3 stars
The poster shows a young bikini-clad blonde toting a machine gun.
The imdb.com description calls Escape the story of “ten sex-trafficked young women … taken from an island resort by a violent criminal gang for shipping to an overseas client.”
It all sounds tawdry and exploitative, but don’t believe any of it. Yes, there are women in bikinis who get kidnapped by a ruthless (and creepy) gang of criminals, and some of them fire guns before the film ends. But thanks to writer/director Howard J. Ford, Escape is nothing cheap or salacious; it’s all about empowerment—and bloody, well-deserved revenge.
The story opens with best friends Carla and Tamsin (Sarah Alexandra Marks and Ksenia Islamova) walking into their posh beachfront hotel room, absolutely giddy with anticipation of the week ahead of them. The joy they ooze as they dance around the room is so infectious you can feel the anger growing in the back of your mind because you know something terrible is about to happen to them. Although watching those bad things happen is disturbing, Carla, Tamsin, and their fellow captives soon learn they don’t need rescuing. All they need is for us to cheer from the audience as they kick bad guy ass, which is not as easy as it sounds. To Ford’s credit, he not only stages some terrific fight sequences in Escape, but he manages to keep the tension cranked up to 11 during those fights and, more importantly, in the calmer times between.
The cast of Escape helps raise the bar for making the movie so exciting. Sometimes, the bad guys may be a bit cartoony, but each actor treats their part like they are playing Shakespeare. Sean Cronin (Original Gangster) is riveting as Andras, the leader of the trafficking gang. He’s an intimidating alpha male psycho who gets his kicks, making the young women squirm, but turns into a weak and subservient wimp when the girls start to fight back, and the men he works for show him who the real alpha males are.
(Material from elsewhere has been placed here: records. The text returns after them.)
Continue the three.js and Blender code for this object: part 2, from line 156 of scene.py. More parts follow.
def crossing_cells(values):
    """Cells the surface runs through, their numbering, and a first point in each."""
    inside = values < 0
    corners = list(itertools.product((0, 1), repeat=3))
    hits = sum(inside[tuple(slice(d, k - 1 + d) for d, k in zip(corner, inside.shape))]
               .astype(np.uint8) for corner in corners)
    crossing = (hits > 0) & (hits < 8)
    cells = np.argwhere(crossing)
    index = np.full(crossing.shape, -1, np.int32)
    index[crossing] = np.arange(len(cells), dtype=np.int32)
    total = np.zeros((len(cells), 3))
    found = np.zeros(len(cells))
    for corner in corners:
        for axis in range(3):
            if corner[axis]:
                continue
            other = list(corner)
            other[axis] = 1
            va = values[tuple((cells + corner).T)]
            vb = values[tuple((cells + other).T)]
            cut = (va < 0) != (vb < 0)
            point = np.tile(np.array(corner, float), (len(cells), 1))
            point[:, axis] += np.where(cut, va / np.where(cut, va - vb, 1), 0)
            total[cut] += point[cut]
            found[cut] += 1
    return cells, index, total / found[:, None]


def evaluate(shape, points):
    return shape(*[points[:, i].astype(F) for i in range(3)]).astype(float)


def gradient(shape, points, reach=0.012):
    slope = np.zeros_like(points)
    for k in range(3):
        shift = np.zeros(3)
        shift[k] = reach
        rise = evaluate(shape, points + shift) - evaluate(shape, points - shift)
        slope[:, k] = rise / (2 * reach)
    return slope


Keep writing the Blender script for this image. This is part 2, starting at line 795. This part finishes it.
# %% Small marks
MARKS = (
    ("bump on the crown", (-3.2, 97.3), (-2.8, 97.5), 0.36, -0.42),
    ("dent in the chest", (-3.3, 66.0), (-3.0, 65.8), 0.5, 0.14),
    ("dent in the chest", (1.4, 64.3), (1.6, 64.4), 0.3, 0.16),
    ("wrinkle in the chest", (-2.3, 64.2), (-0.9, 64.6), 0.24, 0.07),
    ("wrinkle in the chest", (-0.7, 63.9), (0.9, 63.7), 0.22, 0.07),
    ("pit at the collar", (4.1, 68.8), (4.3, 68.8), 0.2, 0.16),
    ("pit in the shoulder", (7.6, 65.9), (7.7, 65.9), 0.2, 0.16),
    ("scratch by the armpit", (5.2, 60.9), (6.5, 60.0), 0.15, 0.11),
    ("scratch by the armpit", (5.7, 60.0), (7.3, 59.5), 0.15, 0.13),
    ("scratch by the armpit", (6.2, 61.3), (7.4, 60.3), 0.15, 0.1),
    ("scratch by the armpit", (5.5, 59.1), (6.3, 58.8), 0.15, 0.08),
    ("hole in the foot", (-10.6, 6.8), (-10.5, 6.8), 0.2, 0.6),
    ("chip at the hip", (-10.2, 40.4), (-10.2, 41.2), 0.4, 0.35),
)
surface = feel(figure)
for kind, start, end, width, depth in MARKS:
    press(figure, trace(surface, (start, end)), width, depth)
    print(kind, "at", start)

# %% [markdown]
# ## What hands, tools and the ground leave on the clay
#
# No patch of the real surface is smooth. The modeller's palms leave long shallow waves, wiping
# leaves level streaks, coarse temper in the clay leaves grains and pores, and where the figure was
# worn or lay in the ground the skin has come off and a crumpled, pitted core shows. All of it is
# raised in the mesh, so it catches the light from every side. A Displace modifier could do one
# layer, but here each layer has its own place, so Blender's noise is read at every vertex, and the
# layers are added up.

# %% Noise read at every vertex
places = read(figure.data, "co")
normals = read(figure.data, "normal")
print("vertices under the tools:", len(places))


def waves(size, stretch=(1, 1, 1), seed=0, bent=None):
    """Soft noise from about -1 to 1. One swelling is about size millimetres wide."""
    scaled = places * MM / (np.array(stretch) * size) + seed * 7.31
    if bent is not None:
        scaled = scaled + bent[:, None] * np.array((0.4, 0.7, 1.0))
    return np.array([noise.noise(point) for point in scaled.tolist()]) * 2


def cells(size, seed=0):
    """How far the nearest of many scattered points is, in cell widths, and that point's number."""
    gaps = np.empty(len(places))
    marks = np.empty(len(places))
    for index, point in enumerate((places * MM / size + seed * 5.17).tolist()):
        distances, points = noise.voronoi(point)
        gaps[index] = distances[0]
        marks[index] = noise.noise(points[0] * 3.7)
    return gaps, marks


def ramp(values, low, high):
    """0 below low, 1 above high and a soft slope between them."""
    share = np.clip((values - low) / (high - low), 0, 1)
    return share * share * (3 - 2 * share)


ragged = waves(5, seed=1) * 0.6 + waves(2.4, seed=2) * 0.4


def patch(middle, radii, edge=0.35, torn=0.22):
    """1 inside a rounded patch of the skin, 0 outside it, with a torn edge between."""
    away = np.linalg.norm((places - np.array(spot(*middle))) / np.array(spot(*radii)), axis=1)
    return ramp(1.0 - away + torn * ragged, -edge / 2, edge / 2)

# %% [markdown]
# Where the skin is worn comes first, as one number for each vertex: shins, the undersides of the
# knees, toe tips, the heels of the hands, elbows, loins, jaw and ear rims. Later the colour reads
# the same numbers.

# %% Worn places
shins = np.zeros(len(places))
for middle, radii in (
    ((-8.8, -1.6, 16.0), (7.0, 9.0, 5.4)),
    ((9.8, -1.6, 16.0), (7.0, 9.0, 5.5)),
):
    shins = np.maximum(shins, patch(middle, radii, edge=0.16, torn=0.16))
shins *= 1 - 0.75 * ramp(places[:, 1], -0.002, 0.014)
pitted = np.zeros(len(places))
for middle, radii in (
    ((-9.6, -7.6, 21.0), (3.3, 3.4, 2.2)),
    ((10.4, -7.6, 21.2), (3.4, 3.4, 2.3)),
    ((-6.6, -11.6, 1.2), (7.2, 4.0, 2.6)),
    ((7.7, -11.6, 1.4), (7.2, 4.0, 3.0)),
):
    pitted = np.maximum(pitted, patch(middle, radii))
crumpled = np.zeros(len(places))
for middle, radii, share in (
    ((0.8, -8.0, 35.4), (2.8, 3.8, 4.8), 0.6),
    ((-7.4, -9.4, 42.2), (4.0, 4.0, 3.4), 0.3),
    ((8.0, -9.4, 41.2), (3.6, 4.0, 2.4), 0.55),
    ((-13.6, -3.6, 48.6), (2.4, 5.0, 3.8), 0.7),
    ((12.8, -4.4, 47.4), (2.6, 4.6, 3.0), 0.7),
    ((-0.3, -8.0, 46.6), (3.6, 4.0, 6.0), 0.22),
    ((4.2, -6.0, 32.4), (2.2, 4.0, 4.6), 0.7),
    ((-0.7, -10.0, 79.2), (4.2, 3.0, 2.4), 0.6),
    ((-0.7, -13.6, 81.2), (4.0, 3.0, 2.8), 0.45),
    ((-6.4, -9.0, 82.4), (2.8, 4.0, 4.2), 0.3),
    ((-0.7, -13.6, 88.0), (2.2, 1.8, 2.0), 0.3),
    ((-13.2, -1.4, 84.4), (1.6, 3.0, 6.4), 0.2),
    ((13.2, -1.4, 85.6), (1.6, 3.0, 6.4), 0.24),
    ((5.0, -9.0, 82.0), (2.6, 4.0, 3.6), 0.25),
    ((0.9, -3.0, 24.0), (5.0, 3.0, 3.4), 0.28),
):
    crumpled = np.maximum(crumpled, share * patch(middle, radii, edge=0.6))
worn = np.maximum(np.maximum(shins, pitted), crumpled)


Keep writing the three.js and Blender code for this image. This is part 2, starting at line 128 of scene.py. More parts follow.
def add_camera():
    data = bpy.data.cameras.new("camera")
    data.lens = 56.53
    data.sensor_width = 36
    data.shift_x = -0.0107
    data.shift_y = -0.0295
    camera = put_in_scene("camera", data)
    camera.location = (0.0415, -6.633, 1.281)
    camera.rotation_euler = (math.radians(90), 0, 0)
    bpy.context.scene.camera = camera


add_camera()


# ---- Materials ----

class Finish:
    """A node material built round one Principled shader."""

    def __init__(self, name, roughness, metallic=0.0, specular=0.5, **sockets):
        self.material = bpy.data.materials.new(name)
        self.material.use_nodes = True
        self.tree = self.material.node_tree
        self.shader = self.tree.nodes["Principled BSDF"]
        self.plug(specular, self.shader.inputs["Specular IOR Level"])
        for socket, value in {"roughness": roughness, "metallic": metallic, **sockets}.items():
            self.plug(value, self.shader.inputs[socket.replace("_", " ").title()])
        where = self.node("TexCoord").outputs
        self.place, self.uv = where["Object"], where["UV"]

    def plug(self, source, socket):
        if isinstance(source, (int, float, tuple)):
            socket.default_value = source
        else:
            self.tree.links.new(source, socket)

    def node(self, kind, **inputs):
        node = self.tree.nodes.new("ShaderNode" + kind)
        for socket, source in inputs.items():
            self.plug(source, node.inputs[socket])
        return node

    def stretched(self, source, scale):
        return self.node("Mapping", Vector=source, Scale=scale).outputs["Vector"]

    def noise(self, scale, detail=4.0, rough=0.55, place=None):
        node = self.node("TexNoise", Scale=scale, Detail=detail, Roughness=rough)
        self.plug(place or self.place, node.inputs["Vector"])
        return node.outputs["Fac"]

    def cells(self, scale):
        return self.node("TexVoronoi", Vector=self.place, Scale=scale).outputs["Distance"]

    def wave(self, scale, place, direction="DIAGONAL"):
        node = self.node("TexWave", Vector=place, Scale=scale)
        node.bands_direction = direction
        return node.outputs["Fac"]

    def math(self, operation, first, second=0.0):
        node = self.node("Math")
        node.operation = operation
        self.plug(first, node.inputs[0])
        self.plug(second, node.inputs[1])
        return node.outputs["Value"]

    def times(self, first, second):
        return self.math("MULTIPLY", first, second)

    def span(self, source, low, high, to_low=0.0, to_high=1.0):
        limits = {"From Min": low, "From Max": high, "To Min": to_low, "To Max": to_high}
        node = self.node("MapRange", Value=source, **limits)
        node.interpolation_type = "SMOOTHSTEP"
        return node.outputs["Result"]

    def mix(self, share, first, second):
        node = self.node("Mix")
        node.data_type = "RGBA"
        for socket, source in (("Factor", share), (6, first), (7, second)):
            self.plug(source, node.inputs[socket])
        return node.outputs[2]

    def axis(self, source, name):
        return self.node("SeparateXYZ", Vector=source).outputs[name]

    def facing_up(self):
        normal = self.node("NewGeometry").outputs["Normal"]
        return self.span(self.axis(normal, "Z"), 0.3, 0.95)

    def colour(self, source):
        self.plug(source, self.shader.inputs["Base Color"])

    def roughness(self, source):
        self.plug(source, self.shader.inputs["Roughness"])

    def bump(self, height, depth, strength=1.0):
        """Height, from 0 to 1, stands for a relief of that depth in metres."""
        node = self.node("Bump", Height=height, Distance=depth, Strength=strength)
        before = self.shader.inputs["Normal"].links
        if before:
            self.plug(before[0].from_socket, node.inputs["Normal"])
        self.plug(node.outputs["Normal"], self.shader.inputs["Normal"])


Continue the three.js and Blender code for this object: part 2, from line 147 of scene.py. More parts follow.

The actresses in Escape, even those with limited screen time, also give fine performances that you need to pay attention to as the story unfolds because the story weaves in and out of their lives in unexpected but essential ways. As the film begins, Sarah Alexandra Marks seems the unlikeliest of fighters as she plays Karla; if asked to pick survivors 15 minutes into the story, her name would not be on the list. Then, just wait to see what Karla/Marks does.